The findings and solutions identified in an IR project need to be accepted by the health personnel delivering the health intervention. If these key stakeholders are willing to take up the recommendations suggested by the IR project, then the research will add value and improvement to the health intervention. Without uptake, the IR project has not achieved its intent and its findings will not be used. As discussed earlier in this module, identifying the right people for the IR team is an essential step in this process. This team will work directly with the health personnel throughout the project. The quality and frequency of their interaction will determine how likely the health personnel will utilize the IR project findings and recommendations.
As highlighted throughout the toolkit, the aim of IR is to identify bottlenecks and barriers to implementing health interventions. Data collection in IR investigates why these barriers exist and in its analysis, proposes solutions to address them. Throughout this process, engagement of health personnel who deliver the interventions is key. IR is not 'monitoring and evaluation' of a health intervention, and health personnel should not feel that they are being evaluated while participating in an IR project. This will not encourage the ownership and uptake of the project results by the very people who need to use them.
IR uses an ongoing process of feedback and dialogue between the IR team and health personnel involved in the delivery of the intervention. At the outset of any IR project, this process should be designed so that health personnel understand that they are a critical part of the research and the IR team. Effective feedback should be constructive, tangible, transparent, actionable, user-friendly, specific, timely and ongoing. Feedback can be delivered in various formats: reflection meetings, supportive supervision visits, frequent data review meetings and sharing of research results and updates.
During the process of continuous monitoring, it is possible that adjustments may be made to the health intervention before the IR project has been completed. For example, if education about malaria prevention offered to a cohort of mothers of children <5 years is shown to reduce malaria cases, then the health personnel may decide to offer education to all mothers coming to the health centre at a midpoint in the IR project cycle. Involving the health personnel in the analysis of those early data findings may help them to improve the interventions under study before waiting until the final conclusion of the IR project. Continuous monitoring differentiates IR from other scientific studies, where a researcher traditionally waits until all of the results are compiled and analyzed before providing recommendations. Because IR occurs in real-life settings, the ability to adapt to ongoing findings can have the potential to save lives and improve population health.

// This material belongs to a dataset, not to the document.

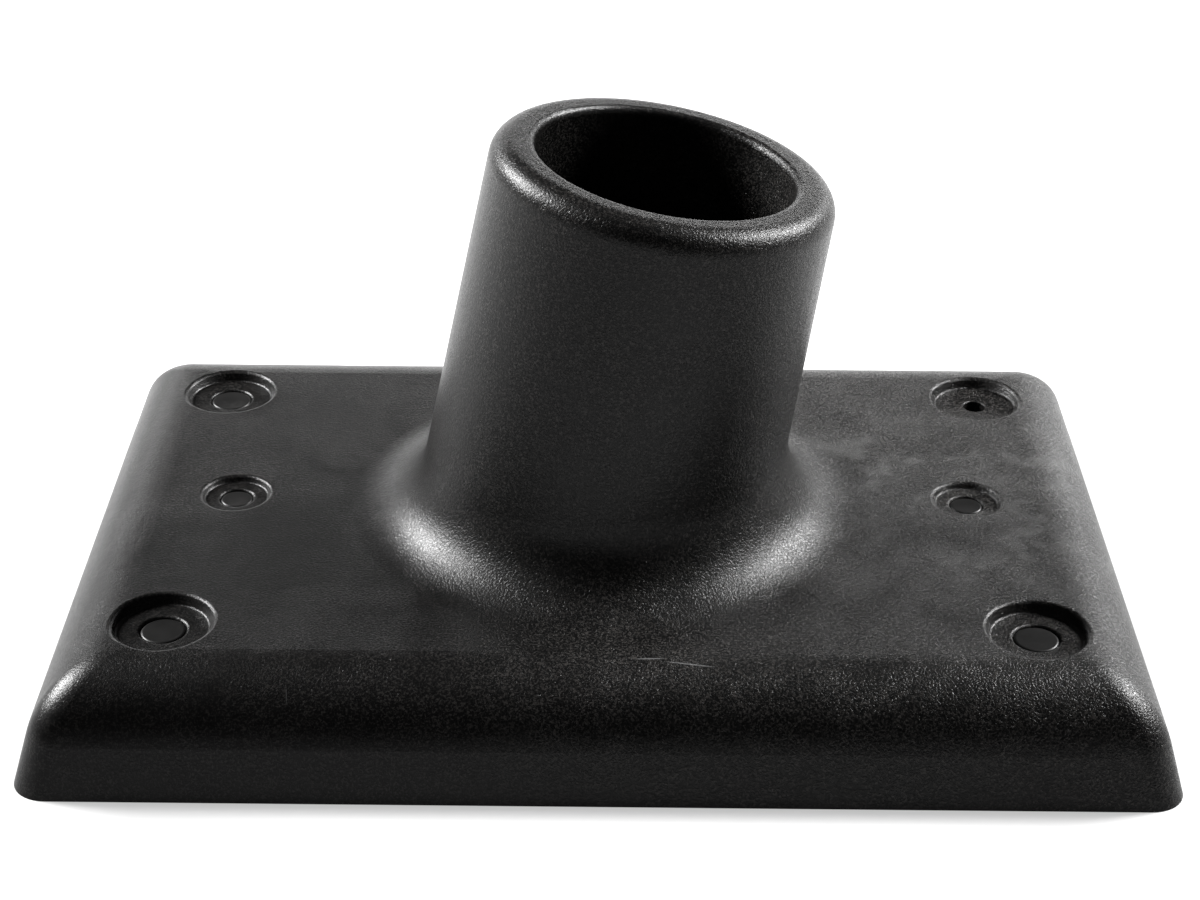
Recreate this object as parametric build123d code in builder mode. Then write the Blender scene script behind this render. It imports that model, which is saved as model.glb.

Throughout the project cycle, continuous monitoring should be built into the team's activities. These interactions between the research team and the health personnel on the IR team provide opportunities to engage key health personnel in the data collection process, the data analysis and its interpretation. Each of these steps is outlined below.
Health personnel's input into data collection is essential. They often provide most of the local knowledge that the IR team needs prior to starting data collection. For example, what times of the day are best to interview community members? Who are key informants in this locality? What cultural parameters exist in this area that may affect data collection (e.g. women must be interviewed by women, religious holidays, etc.)?
By involving health personnel in the design of the data collection, the IR team creates an expectation of responsibility that continues throughout the project. With this, health personnel will take more ownership of the IR project, even ensuring that their reports are accurate, complete and prompt, thereby improving the quality of the data collected during the project. Their willingness to engage with the information improves if they feel involved in the process. Throughout data collection, the IR team should guarantee the quality of data so that health personnel staff can be confident about its value, thereby increasing their likelihood of them using the information for learning and decision-making. Regular communication during this stage of the IR project will provide an opportunity to address any challenges in the fieldwork and allows the health personnel to participate in the interpretation of some of the early findings, thereby offering the chance to revise the data collection as needed.
During the data analysis and interpretation phase of the IR project, the involvement of the health personnel is critical. By providing opportunities that encourage health personnel to interpret the IR project findings, they are able to identify their own successes, challenges, and solutions to bottlenecks. This dialogue reinforces health personnel ownership rather than forcing "top-down" interpretations and solutions. Furthermore, health personnel provide that important contextual explanation for research findings that the IR team may not be familiar with. As discussed above, at different times throughout the project cycle, the IR findings may be adapted into the existing health intervention.
At the end of the project, when the results are being disseminated to relevant stakeholders, it is important that the IR team work together with the health personnel to identify the best people to deliver messages as well as those people that need to be targeted for knowledge translation. Feedback of this process to the team will be important so that reactions and interpretations of the findings can be understood and where necessary, the message can be adapted. Furthermore, involving key health personnel in the dissemination of the results can be an empowering process.